When I first began reading news dealing with finance, I was consistently stumped by the concept of capital. Then, I read an amazing book. It was probably one of the best informational books I have ever read, and I strongly recommend it to anyone with the same confusions. The Mystery of Economic Growth by Elhanan Helpman has entire chapters dedicated specifically to the meaning of capital and its impact on an economy. I wouldn't exactly call it a beach read, but the time spent wrapping your head around the content is definitely worth it. Anyways, in this post, I'll briefly describe the different forms of capital that haunted me for so long.
Financial capital, in simple terms, refers to money that is saved up or given by lenders. Usually this money then goes towards starting a business or any other type of enterprise. Businesses include financial capital in their finance reports and use capital almost synonymously with assets. It can be measured in nominal monetary units (Historical Cost Accounting), in which a company only maintains its capital if it has the same amount of capital at the end of the period as it did at the beginning. In theory, this makes sense. If you have six pieces of candy at the beginning of the month, and six pieces of candy at the end of the month, you successfully maintained your capital. Congratulations! However, in actuality, Historical Cost Accounting does not take into account inflation or deflation, so it is not as accurate if those factors play in. Financial capital can also be measured in terms of constant purchasing power. With constant purchasing power, capital maintenance can be accurately accounted for in times of low inflation and deflation or hyperinflation. We continue to use Historical Cost Accounting because it is the standard form of accounting. Okay, so financial capital, to me, was always the most complicated form of capital. The rest are much easier to comprehend.
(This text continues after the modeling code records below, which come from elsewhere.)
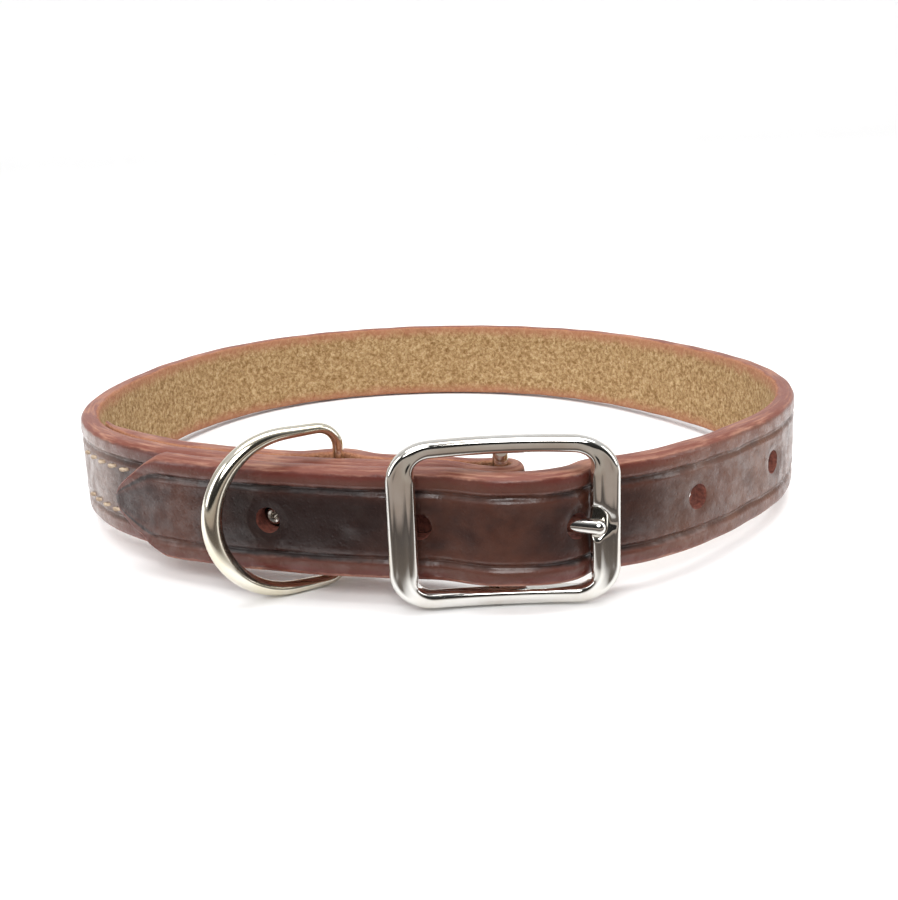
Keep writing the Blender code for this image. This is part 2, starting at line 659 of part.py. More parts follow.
def build():
    for old in list(bpy.data.objects):
        bpy.data.objects.remove(old)
    collection = bpy.data.collections.new('dog_collar')
    cutters = bpy.data.collections.new('dog_collar_cutters')
    bpy.context.scene.collection.children.link(collection)
    bpy.context.scene.collection.children.link(cutters)
    rest = bpy.data.objects.new('rest', None)
    collection.objects.link(rest)

    leather = strap(collection, rest)
    buckle_frame(collection, cutters, rest)
    prong(collection, cutters, rest)
    d_ring(collection, rest)
    rear = belt_travel(-HOLES_AFTER_PRONG * HOLE_PITCH)
    rivet('rivet_rear', rear, leather, collection, cutters, rest)
    rivet('rivet_front', -FRONT_RIVET_TRAVEL, leather, collection, cutters, rest)
    punch_holes(leather, cutters, rest)
    cut_slot(leather, cutters, rest)
    stand(collection, rest)


build()
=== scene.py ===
import math
import bpy
import numpy as np
from mathutils import Matrix, Vector


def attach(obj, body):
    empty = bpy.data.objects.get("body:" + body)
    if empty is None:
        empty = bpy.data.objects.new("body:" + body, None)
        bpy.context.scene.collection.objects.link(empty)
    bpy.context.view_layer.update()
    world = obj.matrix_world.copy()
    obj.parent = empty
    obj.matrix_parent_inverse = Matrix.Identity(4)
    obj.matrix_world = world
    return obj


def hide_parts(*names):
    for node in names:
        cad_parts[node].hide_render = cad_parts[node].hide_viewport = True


# A small leather dog collar, dressed around its CAD solids.
# Every shape is worked out on the level collar and then tilted to the way it rests.

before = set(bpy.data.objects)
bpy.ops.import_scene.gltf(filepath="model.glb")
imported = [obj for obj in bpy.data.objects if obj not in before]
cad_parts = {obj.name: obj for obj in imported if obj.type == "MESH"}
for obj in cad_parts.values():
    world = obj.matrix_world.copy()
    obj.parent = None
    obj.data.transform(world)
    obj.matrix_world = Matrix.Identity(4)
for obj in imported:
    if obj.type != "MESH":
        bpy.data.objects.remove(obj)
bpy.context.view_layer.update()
mm = 0.001


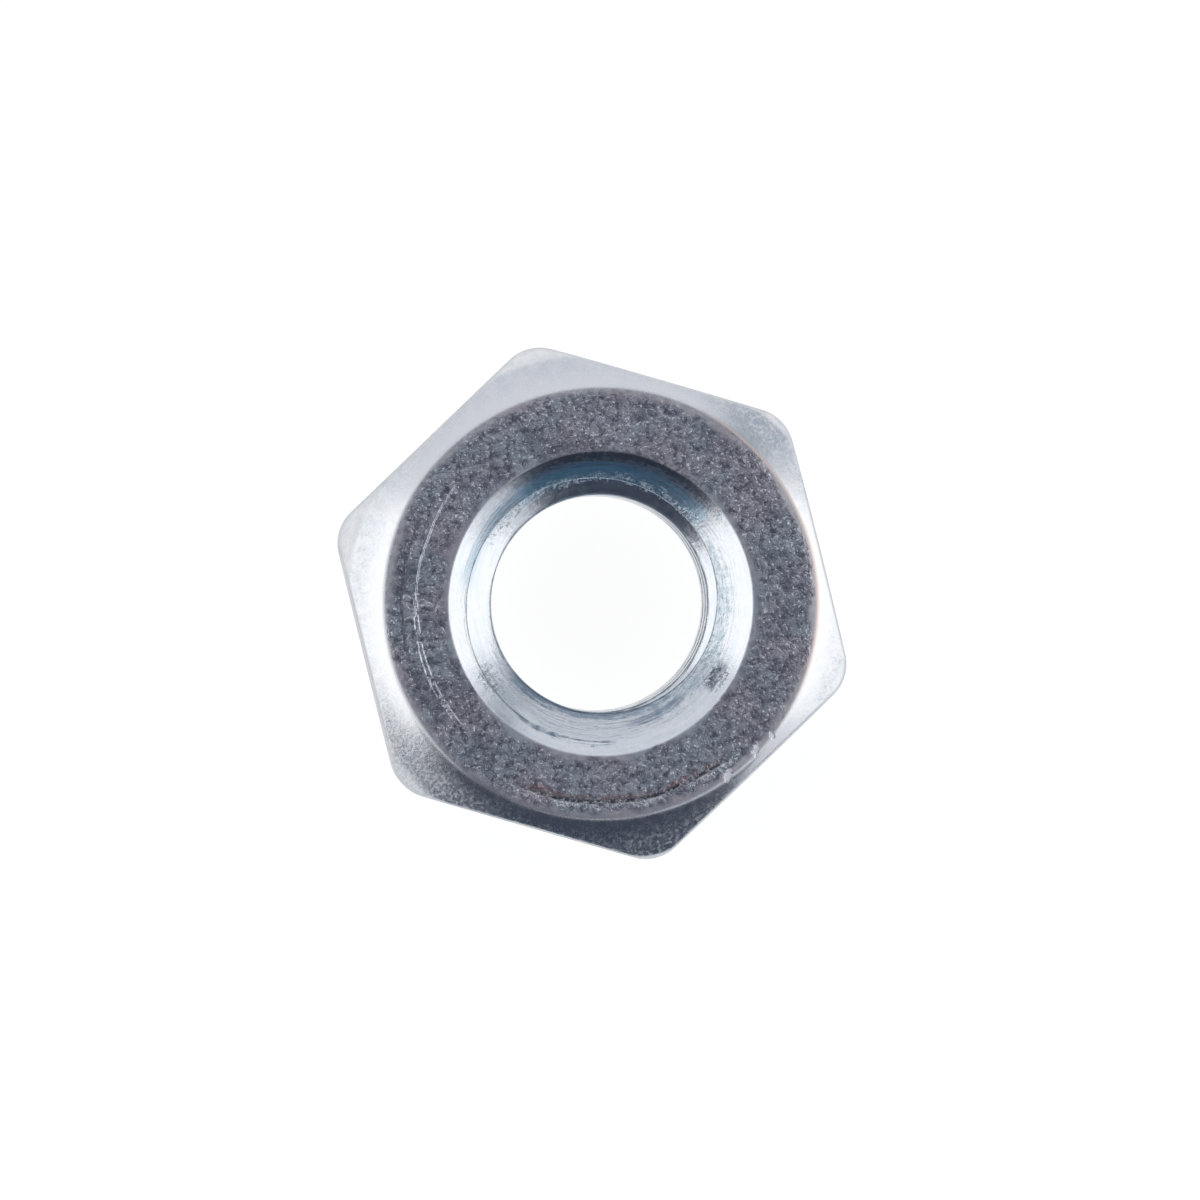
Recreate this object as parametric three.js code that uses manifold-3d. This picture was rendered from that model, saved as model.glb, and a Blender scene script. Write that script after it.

Natural capital deals with ecological benefits, such as water that supports a village.
Social capital involves relationships between humans that promote economic benefits. For example, if I have a lemonade stand, I will need to buy sugar. You have a business that sells sugar, so I will need to come to you and buy sugar, thus we have a mutual agreement to depend on each other for profits. We both benefit economically from this relationship.
Instructional capital is the knowledge gained from a teacher. Never in my entire life would I have understood the concept of logarithms on my own. They still mystify me. However, my math teacher can transfer her knowledge of logarithms to me, and I can then use the knowledge to benefit society (If I am lucky, I will find a way to benefit society WITHOUT logarithms). This is instructional capital.
Human capital often includes social capital and instructional capital. Human capital is the pure value of a human. Your dog cannot invent the light bulb, create a vaccine for polio, or write the Great American Novel. Humans can do all of these things; therefore, human capital is valuable.
Physical capital refers to manufactured items that are used in production. An example would be the machines used to make the fabulous L.L. Bean boots.
These are the different forms of modern capital. In The Mystery of Economic Growth, Helpman explained that a country needs all of these different forms of capital in order to grow economically. Each form of capital contributes a necessary addition to society. Yay for modern capital!